Sunday, May 4, 2008

Compare Directories using Diff in Linux

To compare 2 files, we use the diff command. How do we compare 2 directories? Specifically, we want to know what files/subdirectories are common, what are only in 1 directory but not the other.

Unix old-timers may remember the dircmp command. Alas, that command is not available in Linux. In Linux, we use the same diff command to compare directories as well as files.

$ diff  ~peter ~george
Only in /home/peter: announce.doc
diff /home/peter/.bashrc /home/george/.bashrc
76,83d72
<
< # Customization by Peter
< export LESS=-m
< export GREP_OPTIONS='--color=always'
< shopt -s histappend
< shopt -s cmdhist
< export PROMPT_COMMAND="history -a;$PROMPT_COMMAND"
< #echo keycode 58 = Escape |loadkeys -
Only in /home/george: .mcoprc
Only in /home/peter: .metacity
Only in /home/george: .newsticker-images
Only in /home/peter: .notifier.conf
Only in /home/george: targets.txt
Only in /home/peter: .xsession-errors


Without any option, diffing 2 directories will tell you which files only exist in 1 directory and not the other, and which are common files. Files that are common in both directories (e.g., .bashrc in the above listing) are diffed to see if and how the file contents differ.

If you are NOT interested in file differences, just add the -q (or --brief) option.

diff -q ~peter ~george  |sort
Files /home/peter/.bashrc and /home/george/.bashrc differ
Only in /home/george: .mcoprc
Only in /home/george: .newsticker-images
Only in /home/george: targets.txt
Only in /home/peter: .metacity
Only in /home/peter: .notifier.conf
Only in /home/peter: .xsession-errors
Only in /home/peter: announce.doc


diff orders its output alphabetically by file/subdirectory name. I prefer to group them by whether they are common, and whether they only exist
in the first or second directory. That is why I piped the output of diff through sort in the above command.

Note that by default diff does not reach into the subdirectories to compare the files and subdirectories at that level. To change its behavior to recursively go down subdirectories, add -r.

diff -qr ~peter ~george  |sort

36 comments:

  1. Any way to do this across an SSH tunnel?

    ReplyDelete
  2. phyzome

    Assuming both files reside in remote machine.

    ssh user@123.123.123.123 diff -rq dir1 dir2


    Peter

    ReplyDelete
  3. I was hoping for something to compare remote to local.

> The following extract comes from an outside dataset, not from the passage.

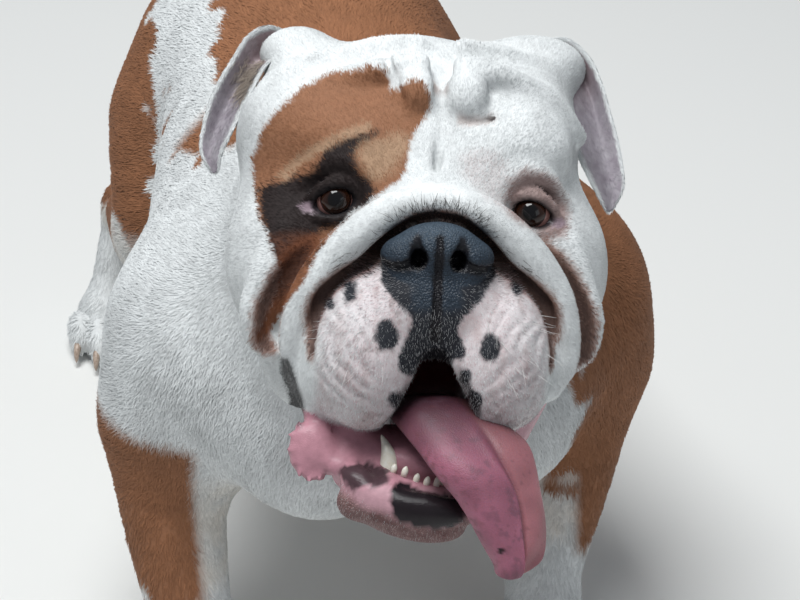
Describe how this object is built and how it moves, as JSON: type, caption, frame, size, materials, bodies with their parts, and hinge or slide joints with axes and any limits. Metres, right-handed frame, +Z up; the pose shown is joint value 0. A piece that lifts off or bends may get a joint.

    I'll just mount the remote filesystem using SSH-fuse or whatever.

    ReplyDelete
  4. This is wrong on some systems.... For example on Ubuntu using diff (GNU diffutils) 2.8.1, you must use the -r switch to get the full comparison.

    ReplyDelete
  5. Thanks for the article...
    I just backed up 30+ gig of data. I wanted to insure I had a good copy.
    I created an empty file in the middle of the directory structure of the backup.
    I found it as a file on backup, but not original, and three files that were not the same.
    Appreciate the guidance!

    ReplyDelete
  6. @phyzome (he won't need it anymore, but maybe someone else finds it useful):

    If you want to compare files between local and remote machines, look into "rsync". As the name sais, it's purpose is to sync them, but you can use it without actually changing anything.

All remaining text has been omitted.